Here's the thing about K-pop fans: they are, as a group, among the most attentive and detail-oriented music listeners on the planet. These are people who notice a one-second instrumental difference between a physical album version and a streaming master. They are absolutely going to notice when a radio edit swaps out a Korean verse.

And increasingly, they're making noise about it.

Fan accounts dedicated to specific groups have started compiling "radio edit trackers" — informal databases logging which stations are playing which versions of which songs. Some fans have taken to calling radio stations directly or tagging them on social media to ask why alterations were made. It's a level of consumer engagement that most radio programmers probably weren't expecting from a demographic they may have assumed was too niche to matter.

"We're not niche anymore," said Jamie, a 24-year-old K-pop fan from Houston who runs a fan account with tens of thousands of followers. "K-pop is in the Top 40. It's on the Grammys stage.

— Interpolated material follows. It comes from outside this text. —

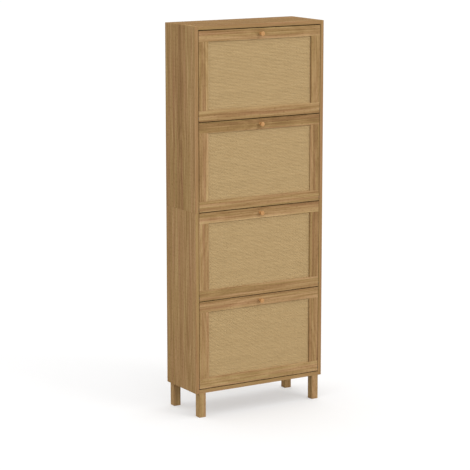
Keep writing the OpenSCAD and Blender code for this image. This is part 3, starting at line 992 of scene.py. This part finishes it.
@dataclass
class WovenPanel:
    """A door's panel: cane woven over and under on a thin fibreboard.

    Attributes:
        door: The door's number, from the top.
        weft: The wide strands that run level and show as ribs.
        warp: The narrow upright strands.
        play_mm: Room between the weave and the groove that holds it.
        back_edge_mm: Radius of the edges of the board behind the weave.
    """

    door: int
    weft: Strands = Strands("weft", Axis.X, 5.5, 5.35, 0.7, 0.35, True, 0.01)
    warp: Strands = Strands("warp", Axis.Z, 7.0, 2.8, 0.7, 0.35, False, 0.02)
    play_mm: float = 0.05
    back_edge_mm: float = 0.3

    def build(self, finishes: Finishes) -> None:
        """Makes the strands and the board behind them, which stand for the CAD panel.

        Args:
            finishes: The finishes.
        """
        body = f"door_{self.door}"
        node = f"{body}_woven_panel"
        low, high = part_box(node)
        half_t = (self.weft.lift_mm + self.weft.thickness_mm / 2) * MM
        middle_y = low.y + self.play_mm * MM + half_t
        for strands, others in ((self.weft, self.warp), (self.warp, self.weft)):
            crossings = others.count((high - low)[strands.run.value])
            mesh = strands.weave(low, high, middle_y, crossings)
            piece = new_piece(f"{body}_cane_{strands.name}", mesh, body, finishes.cane)
            if strands is self.weft:
                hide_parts(node)
        self._back(body, low, high, middle_y + half_t, finishes.backing)

    def _back(self, body: str, low: Vector, high: Vector, front_y: float, finish: Material) -> None:
        """Makes the board that the cane is stretched on.

        Args:
            body: The CAD body that carries it.
            low: The panel's lowest corner.
            high: The panel's highest corner.
            front_y: Where the weave ends.
            finish: The board's finish.
        """
        corner = Vector((low.x, front_y, low.z))
        shape = bmesh.new()
        made = bmesh.ops.create_cube(shape, size=1)
        bmesh.ops.translate(shape, verts=made["verts"], vec=(0.5, 0.5, 0.5))
        bmesh.ops.scale(shape, verts=made["verts"], vec=high - corner)
        bmesh.ops.translate(shape, verts=made["verts"], vec=corner)
        radius = self.back_edge_mm * MM
        bmesh.ops.bevel(shape, geom=shape.edges[:], offset=radius, segments=2, profile=0.5, affect="EDGES")
        mesh = bpy.data.meshes.new("panel_backing")
        shape.to_mesh(mesh)
        shape.free()
        new_piece(f"{body}_panel_backing", mesh, body, finish)


# ---------- Doors ----------


@dataclass
class TurnedKnob:
    """A small round knob that flares from a slim neck to a flat face with a softened rim.

    Attributes:
        door: The door's number, from the top.
        neck_mm: The neck's diameter.
        neck_high_mm: The neck's height, where the flare starts.
        foot_mm: How far the foot spreads beyond the neck, and its height.
        rim_mm: The rim's height, from the flare to the face.
        round_mm: Radius of the rim's edge.
        dome_mm: How far the face's middle stands proud of its rim.
        turns: How many faces go round the knob.
    """

    door: int
    neck_mm: float = 10
    neck_high_mm: float = 4
    foot_mm: tuple[float, float] = (1, 1.5)
    rim_mm: float = 3.5
    round_mm: float = 1.5
    dome_mm: float = 0.3
    turns: int = 64

    def build(self, finish: Material) -> bpy.types.Object:
        """Turns the knob's outline round its axis.

        Args:
            finish: The knob's wood.

        Returns:
            The knob.
        """
        body = f"door_{self.door}"
        node = f"{body}_knob"
        low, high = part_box(node)
        radius, out = (high.x - low.x) / 2, high.y - low.y
        middle = Vector(((low.x + high.x) / 2, high.y, (low.z + high.z) / 2))
        shape = bmesh.new()
        outline = [shape.verts.new(middle + Vector((r, -y, 0))) for r, y in self._outline(radius, out)]
        edges = [shape.edges.new(pair) for pair in zip(outline, outline[1:])]
        bmesh.ops.spin(
            shape, geom=outline + edges, cent=middle, axis=(0, 1, 0), angle=math.tau, steps=self.turns
        )
        bmesh.ops.remove_doubles(shape, verts=shape.verts, dist=WELD)
        bmesh.ops.recalc_face_normals(shape, faces=shape.faces)
        mesh = bpy.data.meshes.new(node)
        shape.to_mesh(mesh)
        shape.free()
        mesh.shade_smooth()
        piece = new_piece(f"{body}_turned_knob", mesh, body, finish)
        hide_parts(node)
        return piece

    def _outline(self, radius: float, out: float) -> list[tuple[float, float]]:
        """Draws the knob from the middle of its foot to the middle of its face.

        Args:
            radius: The head's radius.
            out: The knob's height.

        Returns:
            Points as radius and height.
        """
        neck, neck_high, rim = self.neck_mm / 2 * MM, self.neck_high_mm * MM, self.rim_mm * MM
        edge, dome = self.round_mm * MM, self.dome_mm * MM
        spread, foot_high = (length * MM for length in self.foot_mm)
        quarter = math.pi / 2
        # The foot curves in to the neck.
        points = [(0.0, 0.0)]
        points += [
            (neck + spread * (1 - math.sin(a)), foot_high * (1 - math.cos(a)))
            for a in np.linspace(0, quarter, 6)
        ]
        # The flare starts straight along the neck and opens out to the rim.
        rise = out - rim - neck_high
        points += [
            (neck + (radius - neck) * t * t * (2 - t), neck_high + rise * t) for t in np.linspace(0, 1, 12)
        ]
        top = out - dome
        points += [
            (radius - edge + edge * math.cos(a), top - edge + edge * math.sin(a))
            for a in np.linspace(0, quarter, 7)
        ]
        face = radius - edge
        points += [(face * (1 - t), top + dome * (1 - (1 - t) ** 2)) for t in np.linspace(0.15, 1, 6)]
        return points


@dataclass
class Door:
    """A tip-out door with its frame, woven panel, knob and rack.

    Attributes:
        number: The door's number, from the top.
        top: Tones of the top rail, from its lower edge up.
        bottom: Tones of the bottom rail, from its lower edge up.
        left: Tones of the left stile, from its outer edge in.
        right: Tones of the right stile, from its inner edge out.
    """

    number: int
    top: tuple[Tone, ...]
    bottom: tuple[Tone, ...]
    left: tuple[Tone, ...]
    right: tuple[Tone, ...]

    def build(self, finishes: Finishes) -> None:
        """Makes all that tips with the door.

        Args:
            finishes: The finishes.
        """
        body = f"door_{self.number}"
        frame_boards = (
            OakBoard(f"{body}_top_rail", body, Axis.X, self.top),
            OakBoard(f"{body}_bottom_rail", body, Axis.X, self.bottom),
            OakBoard(f"{body}_left_stile", body, Axis.Z, self.left),
            OakBoard(f"{body}_right_stile", body, Axis.Z, self.right),
        )
        for board in frame_boards:
            board.build(finishes.oak)
        WovenPanel(self.number).build(finishes)
        TurnedKnob(self.number).build(finishes.beech)
        rack = (
            (f"{body}_rack_shelves", 1.0, finishes.melamine, Slot.SHELF),
            (f"{body}_left_rack_plate", 0.4, finishes.plastic, Slot.PLASTIC),
            (f"{body}_right_rack_plate", 0.4, finishes.plastic, Slot.PLASTIC),
        )
        for node, edge_mm, finish, slot in rack:
            rounded_piece(node, body, edge_mm, finish)
        dress(f"{body}_pins_and_screws", finishes.zinc)


# From the top door to the bottom one. The tones are the print's bands, and the bottom door's are also raised
# as painted light, as the lamps light it a little less.
DOORS = (
    Door(
        1,
        top=(Tone.PALE, Tone.LIGHT, Tone.DEEP),
        bottom=(Tone.PLAIN, Tone.PLAIN, Tone.PALE),
        left=(Tone.DEEP, Tone.LIGHT, Tone.PALE),
        right=(Tone.DEEP, Tone.LIGHT, Tone.LIGHT),
    ),
    Door(
        2,
        top=(Tone.LIGHT, Tone.DEEP, Tone.DEEP),
        bottom=(Tone.LIGHT, Tone.LIGHT, Tone.LIGHT),
        left=(Tone.DEEP, Tone.PLAIN, Tone.PALEST),
        right=(Tone.PALE, Tone.DEEP, Tone.DEEP),
    ),
    Door(
        3,
        top=(Tone.PALEST, Tone.LIGHT, Tone.DEEP),
        bottom=(Tone.PLAIN, Tone.PLAIN, Tone.LIGHT),
        left=(Tone.PALEST, Tone.PLAIN, Tone.PLAIN),
        right=(Tone.PLAIN, Tone.DEEP, Tone.LIGHT),
    ),
    Door(
        4,
        top=(Tone.LIGHT, Tone.PALE, Tone.LIGHT),
        bottom=(Tone.PALE, Tone.LIGHT, Tone.PALE),
        left=(Tone.LIGHT, Tone.LIGHT, Tone.LIGHT),
        right=(Tone.DEEP, Tone.PLAIN, Tone.PLAIN),
    ),
)


# ---------- Studio ----------


@dataclass
class Studio:
    """Pale floor, white surroundings, a soft lamp and the camera.

    Attributes:
        ambient: Strength of the even light from all round.
        floor_hex: sRGB hex colour of the floor, as it lights the cabinet.
        floor_share: The part of the floor's brightness, as the camera sees it, that shadows take away.
        floor_white: The unshaded floor's brightness, as the camera sees it, before the lamp adds to it.
        floor_half: Half the floor's width.
        key_place: Where the softbox hangs.
        key_width: Its width.
        key_power: Its power in watts.
        lens_mm: The camera's focal length.
        camera_place: Where the camera stands.
        camera_down: How far it looks down, in degrees.
        camera_right: How far it looks to the right of straight back, in degrees.
    """

    ambient: float = 1.03
    floor_hex: str = "#B6B6B4"
    floor_share: float = 0.65
    floor_white: float = 1.03
    floor_half: float = 30.0
    key_place: tuple[float, float, float] = (10.0, -21.4, 10.4)
    key_width: float = 10.0
    key_power: float = 1320
    lens_mm: float = 150.7
    camera_place: tuple[float, float, float] = (-4.129, -6.6965, 2.206)
    camera_down: float = 10.82
    camera_right: float = 31.33

    def build(self) -> None:
        """Makes the floor, the lights and the camera."""
        self._floor()
        self._surroundings()
        self._softbox("key_softbox", Vector(self.key_place), self.key_width, self.key_power)
        self._camera()
        bpy.context.scene.view_settings.view_transform = "Standard"

    def _in_view(self, tree: Tree) -> Socket:
        """Tells the rays that show the studio from those that light the cabinet.

        Args:
            tree: The node tree of the floor or of the world.

        Returns:
            1 for the camera's rays and for mirrored and let through ones, and 0 for the rest.
        """
        path = add_node(tree, "ShaderNodeLightPath")
        seen = path.outputs["Is Camera Ray"]
        for ray in ("Is Glossy Ray", "Is Transmission Ray"):
            also = path.outputs[ray]
            seen = add_node(tree, "ShaderNodeMath", {0: seen, 1: also}, operation="MAXIMUM").outputs[0]
        return seen

    def _floor(self) -> None:
        """Makes the floor, which the camera sees as white where nothing shades it."""
        material, tree = new_material("pale_studio_floor")
        seen = self._in_view(tree)
        painted = add_node(tree, "ShaderNodeBsdfDiffuse", {"Color": linear(self.floor_hex)}).outputs[0]
        grey = (self.floor_share, self.floor_share, self.floor_share, 1)
        shaded = add_node(tree, "ShaderNodeBsdfDiffuse", {"Color": grey}).outputs[0]
        missing = self.floor_white - self.ambient * self.floor_share
        lifted = add_node(tree, "ShaderNodeEmission", {"Strength": missing}).outputs[0]
        bright = add_node(tree, "ShaderNodeAddShader", {0: shaded, 1: lifted}).outputs[0]
        mixed = add_node(tree, "ShaderNodeMixShader", {0: seen, 1: painted, 2: bright}).outputs[0]
        add_node(tree, "ShaderNodeOutputMaterial", {"Surface": mixed})
        half = self.floor_half
        mesh = bpy.data.meshes.new("floor")
        corners = [(-half, -half, 0), (half, -half, 0), (half, half, 0), (-half, half, 0)]
        mesh.from_pydata(corners, [], [(0, 1, 2, 3)])
        mesh.materials.append(material)
        floor = bpy.data.objects.new("floor", mesh)
        bpy.context.scene.collection.objects.link(floor)

    def _surroundings(self) -> None:
        """Surrounds the cabinet with even light, which the camera and reflections see as white."""
        world = bpy.data.worlds.new("white_studio")
        world.use_nodes = True
        tree = world.node_tree
        tree.nodes.clear()
        seen = self._in_view(tree)
        white = (1, 1, 1, 1)
        lit = add_node(tree, "ShaderNodeBackground", {"Color": white, "Strength": self.ambient}).outputs[0]
        shown = add_node(tree, "ShaderNodeBackground", {"Color": white, "Strength": 1.0}).outputs[0]
        mixed = add_node(tree, "ShaderNodeMixShader", {0: seen, 1: lit, 2: shown}).outputs[0]
        add_node(tree, "ShaderNodeOutputWorld", {"Surface": mixed})
        bpy.context.scene.world = world

    def _softbox(self, name: str, place: Vector, width: float, power: float) -> None:
        """Hangs a square softbox that faces the middle of the cabinet.

        Args:
            name: The lamp's name.
            place: Where it hangs.
            width: Its width.
            power: Its power in watts.
        """
        lamp = bpy.data.lights.new(name, "AREA")
        lamp.size = width
        lamp.energy = power
        box = bpy.data.objects.new(name, lamp)
        low, high = CAD_BOX
        box.location = place
        box.rotation_euler = (place - (low + high) / 2).to_track_quat("Z", "Y").to_euler()
        bpy.context.scene.collection.objects.link(box)

    def _camera(self) -> None:
        """Sets up a long lens to the left of the cabinet and a little above it."""
        lens = bpy.data.cameras.new("camera")
        lens.sensor_width = 36
        lens.lens = self.lens_mm
        lens.clip_end = 100
        camera = bpy.data.objects.new("camera", lens)
        camera.location = self.camera_place
        down, right = math.radians(self.camera_down), math.radians(self.camera_right)
        camera.rotation_euler = (math.pi / 2 - down, 0, -right)
        bpy.context.scene.collection.objects.link(camera)
        bpy.context.scene.camera = camera


def main() -> None:
    """Builds the cabinet's looks and the studio."""
    logging.basicConfig(level=logging.INFO, format="%(name)s: %(message)s")
    finishes = Finishes()
    Carcass().build(finishes)
    for door in DOORS:
        door.build(finishes)
    Studio().build()


if __name__ == "__main__":
    main()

You can't treat it like some foreign novelty that needs to be translated for American ears. We're American ears, and we want the real version."

So What's the Fix?

There's no clean answer here, and honestly, the situation is probably going to get messier before it gets better. As more K-pop acts push for mainstream US success, the friction between artistic integrity and radio-market demands is going to keep surfacing.

Some in the industry point to the streaming era as a natural corrective — if the authentic version is always one tap away on Spotify or Apple Music, does it really matter what the radio edit sounds like? Maybe. But radio still shapes culture in ways streaming hasn't fully replaced, especially in cars, workplaces, and public spaces where people encounter music passively.

What fans and artists both seem to want, more than anything, is transparency. Know what you're listening to. Know when something's been altered. And maybe — just maybe — trust that American audiences in 2024 are ready to hear a Korean chorus without needing it smoothed over.

The Korean Wave didn't get this far by playing it safe. It probably shouldn't start now.